§ **Goal**:
From the listing below, work out how many lines contain "finishes". Reply with that number only.
__________
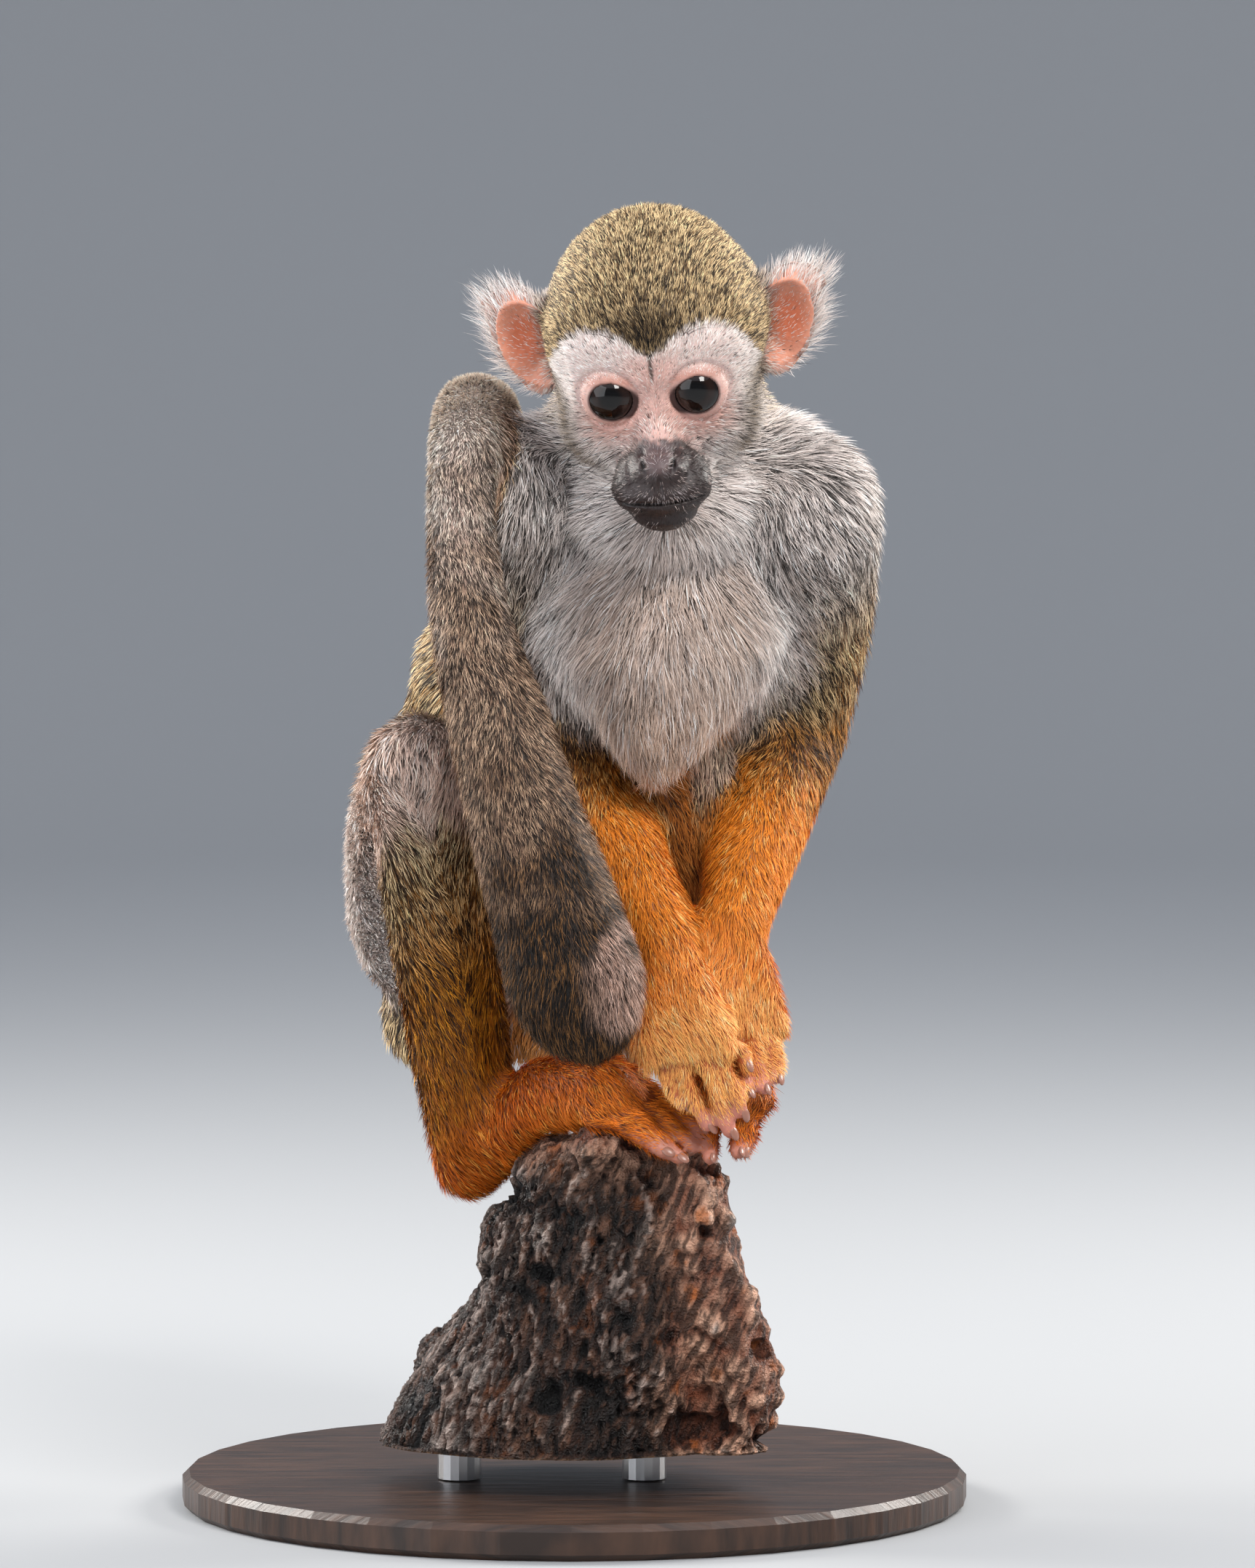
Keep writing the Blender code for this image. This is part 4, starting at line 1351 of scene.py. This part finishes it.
def stand_materials():
    """Dark satin wood for the base and satin steel for the rods."""
    wood, tree, shader = node_material("stained_wood")
    grain = noise_node(tree, 540, 6, (9, 1, 9)).outputs["Fac"]
    colours = colour_ramp(tree, grain, (0.35, 0.7), (rgb(38, 25, 18), rgb(74, 50, 36)))
    tree.links.new(colours, shader.inputs["Base Color"])
    shader.inputs["Roughness"].default_value = 0.38
    add_bump(tree, shader, grain, 0.0003)
    steel, tree, shader = node_material("satin_steel")
    shader.inputs["Base Color"].default_value = (0.6, 0.6, 0.61, 1)
    shader.inputs["Metallic"].default_value = 1.0
    shader.inputs["Roughness"].default_value = 0.32
    add_bump(tree, shader, noise_node(tree, 900, 3, (1, 1, 30)).outputs["Fac"], 0.00005)
    return wood, steel


# ---------------- properties and operators


class MonkeyCoat(bpy.types.PropertyGroup):
    """How thick the coat is."""

    thickness: bpy.props.FloatProperty(
        name="Thickness", description="Tufts against the usual number", default=1.0, min=0.05, max=2
    )


class MonkeyView(bpy.types.PropertyGroup):
    """The camera, the lights and the floor."""

    distance: bpy.props.FloatProperty(
        name="Distance", description="From the animal", default=1.7, unit="LENGTH"
    )
    elevation: bpy.props.FloatProperty(
        name="Elevation", description="Above the horizon", default=math.radians(3), subtype="ANGLE"
    )
    width: bpy.props.FloatProperty(
        name="Width", description="Seen across at the animal", default=0.2786, unit="LENGTH"
    )
    key: bpy.props.FloatProperty(name="Key light", description="Power", default=17.5, unit="POWER")
    fill: bpy.props.FloatProperty(name="Fill light", description="Power", default=15.0, unit="POWER")
    rim: bpy.props.FloatProperty(name="Rim lights", description="Power", default=14.0, unit="POWER")
    floor: bpy.props.FloatVectorProperty(
        name="Floor", description="Colour", default=(0.35, 0.357, 0.365), subtype="COLOR"
    )


def fit(piece, material):
    """Gives a piece its material and its place on the body."""
    piece.data.materials.append(material)
    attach(piece, BODY)


class MONKEY_OT_body(bpy.types.Operator):
    """Makes the skin and the coat over it"""

    bl_idname = "monkey.body"
    bl_label = "Skin and coat"

    def execute(self, context):
        atlas = Atlas()
        skin = make_skin(atlas)
        coat = make_coat(skin, atlas)
        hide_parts(*SOFT_NODES)
        fit(skin, skin_material())
        fur = coat_material()
        for piece in coat:
            fit(piece, fur)
        return {"FINISHED"}


class MONKEY_OT_details(bpy.types.Operator):
    """Makes the eyes, nails and whiskers"""

    bl_idname = "monkey.details"
    bl_label = "Eyes, nails and whiskers"

    def execute(self, context):
        shine = eye_material()
        for side in SIDES:
            fit(make_eye(side), shine)
        horn = painted("nail", 0.3)[0]
        for piece in (make_nails(), make_whiskers(bpy.data.objects["skin"])):
            fit(piece, horn)
        return {"FINISHED"}


class MONKEY_OT_mount(bpy.types.Operator):
    """Makes the branch and finishes the stand"""

    bl_idname = "monkey.mount"
    bl_label = "Branch and stand"

    def execute(self, context):
        fit(make_branch(), branch_material())
        wood, steel = stand_materials()
        for name, node in frame["nodes"].items():
            if name.startswith("stand_"):
                node.data.materials.clear()
                node.data.materials.append(wood if name == "stand_base" else steel)
        return {"FINISHED"}


def area_light(name, place, target, size, power, colour):
    light = bpy.data.lights.new(name, "AREA")
    light.size, light.energy, light.color = size, power, colour
    made = linked(name, light)
    made.location = place
    made.rotation_euler = (Vector(place) - Vector(target)).to_track_quat("Z", "Y").to_euler()
    made.visible_camera = False


class MONKEY_OT_stage(bpy.types.Operator):
    """Sets the camera, the soft lights and the pale floor with its backdrop"""

    bl_idname = "monkey.stage"
    bl_label = "Stage"

    def execute(self, context):
        view = context.scene.monkey_view
        target = Vector(HEAD_ORIGIN * MM) + Vector(BELOW_HEAD)
        to_camera = Vector((0, -math.cos(view.elevation), math.sin(view.elevation)))
        camera = linked("camera", bpy.data.cameras.new("camera"))
        context.scene.camera = camera
        camera.location = target + to_camera * view.distance
        camera.rotation_euler = to_camera.to_track_quat("Z", "Y").to_euler()
        camera.data.sensor_fit = "HORIZONTAL"
        camera.data.lens = camera.data.sensor_width * view.distance / view.width
        camera.data.clip_end = 20
        area_light("key", target + Vector((0.55, -1.0, 1.0)), target, 0.5, view.key, KEY_COLOUR)
        area_light("fill", target + Vector((-1.2, -0.8, 0.35)), target, 1.4, view.fill, FILL_COLOUR)
        for sign in (-1, 1):
            place = target + Vector((sign * 0.9, 0.5, 0.5))
            area_light("rim", place, target, 0.4, view.rim, RIM_COLOUR)
        world = bpy.data.worlds.new("studio")
        world.use_nodes = True
        world.node_tree.nodes["Background"].inputs["Color"].default_value = (0.85, 0.9, 1, 1)
        world.node_tree.nodes["Background"].inputs["Strength"].default_value = 1.0
        context.scene.world = world
        self.backdrop(view)
        return {"FINISHED"}

    def backdrop(self, view):
        """A floor that curves up all round."""
        shape = bmesh.new()
        bend = [(0.0, 0.0)]
        for k in range(17):
            turn = k / 16 * math.pi / 2
            bend.append((FLOOR_REACH + BEND * math.sin(turn), BEND * (1 - math.cos(turn))))
        bend.append((FLOOR_REACH + BEND, WALL))
        rows = [shape.verts.new((r, 0, z)) for r, z in bend]
        edges = [shape.edges.new(pair) for pair in zip(rows, rows[1:])]
        axis, whole = (0, 0, 1), 2 * math.pi
        bmesh.ops.spin(shape, geom=[*rows, *edges], axis=axis, cent=(0, 0, 0), angle=whole, steps=72)
        bmesh.ops.remove_doubles(shape, verts=shape.verts, dist=1e-4)
        bmesh.ops.recalc_face_normals(shape, faces=shape.faces)
        mesh = bpy.data.meshes.new("backdrop")
        shape.to_mesh(mesh)
        shape.free()
        mesh.shade_smooth()
        made = linked("backdrop", mesh)
        material, _, shader = node_material("paper")
        shader.inputs["Base Color"].default_value = (*view.floor, 1)
        shader.inputs["Roughness"].default_value = 0.9
        mesh.materials.append(material)


class MONKEY_PT_panel(bpy.types.Panel):
    """Lists the steps"""

    bl_label = "Squirrel monkey"
    bl_idname = "MONKEY_PT_panel"
    bl_space_type = "VIEW_3D"
    bl_region_type = "UI"
    bl_category = "Monkey"

    def draw(self, context):
        for group in (context.scene.monkey_coat, context.scene.monkey_view):
            for name in group.__annotations__:
                self.layout.prop(group, name)
        for step in STEPS:
            self.layout.operator(step.bl_idname)


STEPS = (MONKEY_OT_body, MONKEY_OT_details, MONKEY_OT_mount, MONKEY_OT_stage)
CLASSES = (MonkeyCoat, MonkeyView, *STEPS, MONKEY_PT_panel)


def register():
    for cls in CLASSES:
        bpy.utils.register_class(cls)
    bpy.types.Scene.monkey_coat = bpy.props.PointerProperty(type=MonkeyCoat)
    bpy.types.Scene.monkey_view = bpy.props.PointerProperty(type=MonkeyView)


def unregister():
    del bpy.types.Scene.monkey_coat
    del bpy.types.Scene.monkey_view
    for cls in reversed(CLASSES):
        bpy.utils.unregister_class(cls)


def main():
    for name in [o.name for o in bpy.data.objects if o.name in ("Cube", "Light", "Camera")]:
        bpy.data.objects.remove(bpy.data.objects[name])
    register()
    bpy.context.scene.view_settings.view_transform = "Standard"
    bpy.ops.monkey.body()
    bpy.ops.monkey.details()
    bpy.ops.monkey.mount()
    bpy.ops.monkey.stage()
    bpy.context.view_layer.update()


if __name__ == "__main__":
    main()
__________
§ **Exercise solution**:
2